Paul Wezner, Executive Editor
For the long term productivity of Carlos Guillen, the move makes sense; it was a move that was likely to happen eventually anyway, and by doing so now, the Tigers hopefully can extend his productivity and save his ailing knees. However, the Tigers have now put themselves in a position where they need to find a replacement at shortstop, both offensively and defensively. Of course the Tigers are improving their productivity at first, but it would be much easier to upgrade offensively at first than it would be at shortstop. And who the Tigers get to replace Guillen is anyone's guess - there are no legitimate replacements on the free agent market, and any trade would likely entail a steep price. Shifting Guillen is a sound move, however, it opens up a gaping hole that will not be easy to fill.

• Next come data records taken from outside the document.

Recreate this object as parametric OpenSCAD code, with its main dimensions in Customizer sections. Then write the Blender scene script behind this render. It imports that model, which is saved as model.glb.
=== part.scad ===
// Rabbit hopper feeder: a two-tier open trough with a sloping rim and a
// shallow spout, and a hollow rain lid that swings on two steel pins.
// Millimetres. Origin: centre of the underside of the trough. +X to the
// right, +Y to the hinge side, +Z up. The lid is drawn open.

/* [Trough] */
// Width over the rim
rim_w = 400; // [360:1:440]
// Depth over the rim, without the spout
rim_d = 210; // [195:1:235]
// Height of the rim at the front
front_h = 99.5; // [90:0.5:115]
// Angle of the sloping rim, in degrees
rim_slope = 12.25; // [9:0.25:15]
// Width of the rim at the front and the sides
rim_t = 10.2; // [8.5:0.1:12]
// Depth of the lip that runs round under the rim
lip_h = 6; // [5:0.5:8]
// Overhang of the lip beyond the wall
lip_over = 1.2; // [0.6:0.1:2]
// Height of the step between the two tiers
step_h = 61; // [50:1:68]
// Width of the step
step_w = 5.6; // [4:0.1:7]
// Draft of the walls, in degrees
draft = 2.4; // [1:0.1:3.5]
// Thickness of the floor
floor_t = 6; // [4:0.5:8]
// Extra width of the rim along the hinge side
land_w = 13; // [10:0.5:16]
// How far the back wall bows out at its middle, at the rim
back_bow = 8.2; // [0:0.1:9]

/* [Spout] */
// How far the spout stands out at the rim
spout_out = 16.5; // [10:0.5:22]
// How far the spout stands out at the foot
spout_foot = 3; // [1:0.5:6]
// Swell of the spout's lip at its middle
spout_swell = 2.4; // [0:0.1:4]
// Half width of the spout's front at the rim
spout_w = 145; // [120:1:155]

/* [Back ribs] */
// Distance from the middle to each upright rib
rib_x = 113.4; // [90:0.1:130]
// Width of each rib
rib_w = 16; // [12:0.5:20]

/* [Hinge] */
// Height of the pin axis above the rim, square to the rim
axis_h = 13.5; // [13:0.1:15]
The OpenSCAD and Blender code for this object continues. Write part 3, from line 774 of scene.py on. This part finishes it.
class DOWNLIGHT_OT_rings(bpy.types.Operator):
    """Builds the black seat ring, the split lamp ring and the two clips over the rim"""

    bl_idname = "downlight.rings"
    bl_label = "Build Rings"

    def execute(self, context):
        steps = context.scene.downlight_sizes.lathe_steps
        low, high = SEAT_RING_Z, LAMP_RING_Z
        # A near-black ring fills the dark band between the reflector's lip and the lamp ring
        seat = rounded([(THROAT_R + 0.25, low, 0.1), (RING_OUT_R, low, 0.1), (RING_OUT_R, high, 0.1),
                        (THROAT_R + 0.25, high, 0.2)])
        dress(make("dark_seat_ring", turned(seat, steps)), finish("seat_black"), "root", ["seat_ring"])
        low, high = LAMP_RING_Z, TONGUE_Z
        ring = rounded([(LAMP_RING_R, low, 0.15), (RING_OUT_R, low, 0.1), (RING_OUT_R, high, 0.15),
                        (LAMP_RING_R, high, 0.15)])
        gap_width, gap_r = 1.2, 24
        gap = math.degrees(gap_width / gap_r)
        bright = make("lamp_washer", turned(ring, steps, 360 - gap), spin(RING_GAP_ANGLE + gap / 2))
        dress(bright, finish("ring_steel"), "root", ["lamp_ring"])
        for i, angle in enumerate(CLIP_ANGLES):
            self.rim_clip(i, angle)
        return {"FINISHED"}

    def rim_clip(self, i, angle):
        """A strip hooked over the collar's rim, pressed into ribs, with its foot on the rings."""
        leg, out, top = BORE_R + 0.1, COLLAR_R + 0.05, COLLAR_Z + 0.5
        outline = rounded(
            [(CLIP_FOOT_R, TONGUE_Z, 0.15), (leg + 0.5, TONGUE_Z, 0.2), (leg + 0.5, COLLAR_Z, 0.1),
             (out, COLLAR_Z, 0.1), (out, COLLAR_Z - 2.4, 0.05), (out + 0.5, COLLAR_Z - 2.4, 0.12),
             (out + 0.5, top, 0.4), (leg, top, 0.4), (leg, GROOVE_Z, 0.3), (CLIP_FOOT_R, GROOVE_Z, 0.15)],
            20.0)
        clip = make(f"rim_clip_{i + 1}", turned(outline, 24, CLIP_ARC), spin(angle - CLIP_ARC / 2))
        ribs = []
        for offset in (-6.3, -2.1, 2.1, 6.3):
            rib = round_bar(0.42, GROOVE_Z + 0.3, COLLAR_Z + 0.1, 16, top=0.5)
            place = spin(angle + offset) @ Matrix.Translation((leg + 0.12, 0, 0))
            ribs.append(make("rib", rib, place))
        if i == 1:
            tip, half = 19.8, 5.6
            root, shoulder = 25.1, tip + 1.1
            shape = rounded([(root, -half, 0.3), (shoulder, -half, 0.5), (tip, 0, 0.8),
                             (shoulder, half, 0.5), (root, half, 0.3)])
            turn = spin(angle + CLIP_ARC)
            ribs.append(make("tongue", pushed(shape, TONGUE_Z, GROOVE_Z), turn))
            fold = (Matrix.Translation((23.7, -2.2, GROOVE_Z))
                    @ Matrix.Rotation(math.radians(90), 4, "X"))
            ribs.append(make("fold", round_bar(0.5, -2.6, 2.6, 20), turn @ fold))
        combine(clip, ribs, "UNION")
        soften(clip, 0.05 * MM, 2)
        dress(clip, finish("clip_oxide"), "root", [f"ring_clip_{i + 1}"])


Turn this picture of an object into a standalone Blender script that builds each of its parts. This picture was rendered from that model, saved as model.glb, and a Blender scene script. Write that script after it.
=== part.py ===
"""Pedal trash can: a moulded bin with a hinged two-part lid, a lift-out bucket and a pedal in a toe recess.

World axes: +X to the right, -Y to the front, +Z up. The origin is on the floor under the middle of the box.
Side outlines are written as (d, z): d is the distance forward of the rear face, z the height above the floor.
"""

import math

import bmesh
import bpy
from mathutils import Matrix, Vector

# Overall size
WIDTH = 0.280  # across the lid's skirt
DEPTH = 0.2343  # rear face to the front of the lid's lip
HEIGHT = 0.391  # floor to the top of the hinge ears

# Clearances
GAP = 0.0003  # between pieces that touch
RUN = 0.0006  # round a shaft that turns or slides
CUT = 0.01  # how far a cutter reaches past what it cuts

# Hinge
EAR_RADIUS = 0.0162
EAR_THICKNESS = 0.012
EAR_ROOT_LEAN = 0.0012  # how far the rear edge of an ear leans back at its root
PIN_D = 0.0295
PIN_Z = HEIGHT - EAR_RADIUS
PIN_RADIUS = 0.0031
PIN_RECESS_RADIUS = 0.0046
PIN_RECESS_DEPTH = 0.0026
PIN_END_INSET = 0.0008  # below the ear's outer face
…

Mark Anderson, Managing Editor
I don't mind the decision to move Guillen to first base, but I can't say I'm a huge fan of it either. While I fully recognize that his range has deteriorated and his health is a concern, Carlos is still an adequate defender. He's an intelligent player that has the ability to position himself to compensate for his defeciancies. Moving Guillen to first should allow him to continue producing offensively throughout the remainder of his contract. That offensive production is something the Tigers will need more and more as the roster begins to change in the coming years. However, the move still doesn't help the fact that the Tigers lacked any legitimate production from three positions last year -- first base, third base, and left field. Now instead, the Tigers are forced to go out and find someone that can contribute offensively at shortstop, something that is not nearly as easy as finding offensive output at first base. If the Tigers are able to get average to above average production at shortstop next year, then the move looks very good; but if they are forced ro run Ramon Santiago -- or someone of his ilk -- out there everyday, the move has the potential to look like a big mistake.
Jason Avery, Associate Editor, Amateur Baseball
I'm fine with Guillen moving to first base. He was going to move over there eventually, but by doing this now, he can focus on it during the offseason. It also won't be as stressful on his knees, and given that the Tigers just signed him to a $48 million dollar extension, they need a healthy and effective Guillen to continue to key the middle of the order. The Tigers also have several shortstops they can pursue. Edgar Renteria of the Braves and Orlando Cabrera of the Angels both have prospects behind them that could allow those teams to shed some salary in a trade. The Tigers could also look at Omar Vizquel and David Eckstein in free agency, although whoever they bring in likely won't be a long-term fix (obviously unless they trade for someone young like Hanley Ramirez) given their ages and in Renteria's and Cabrera's cases, they are nearing the end of their contracts. The Tigers also have draftees Danny Worth and Cale Iorg in the minors, with the former making a brief appearance at Erie. If Worth has a big year next year, he could be the top in-house candidate for the job in 2009.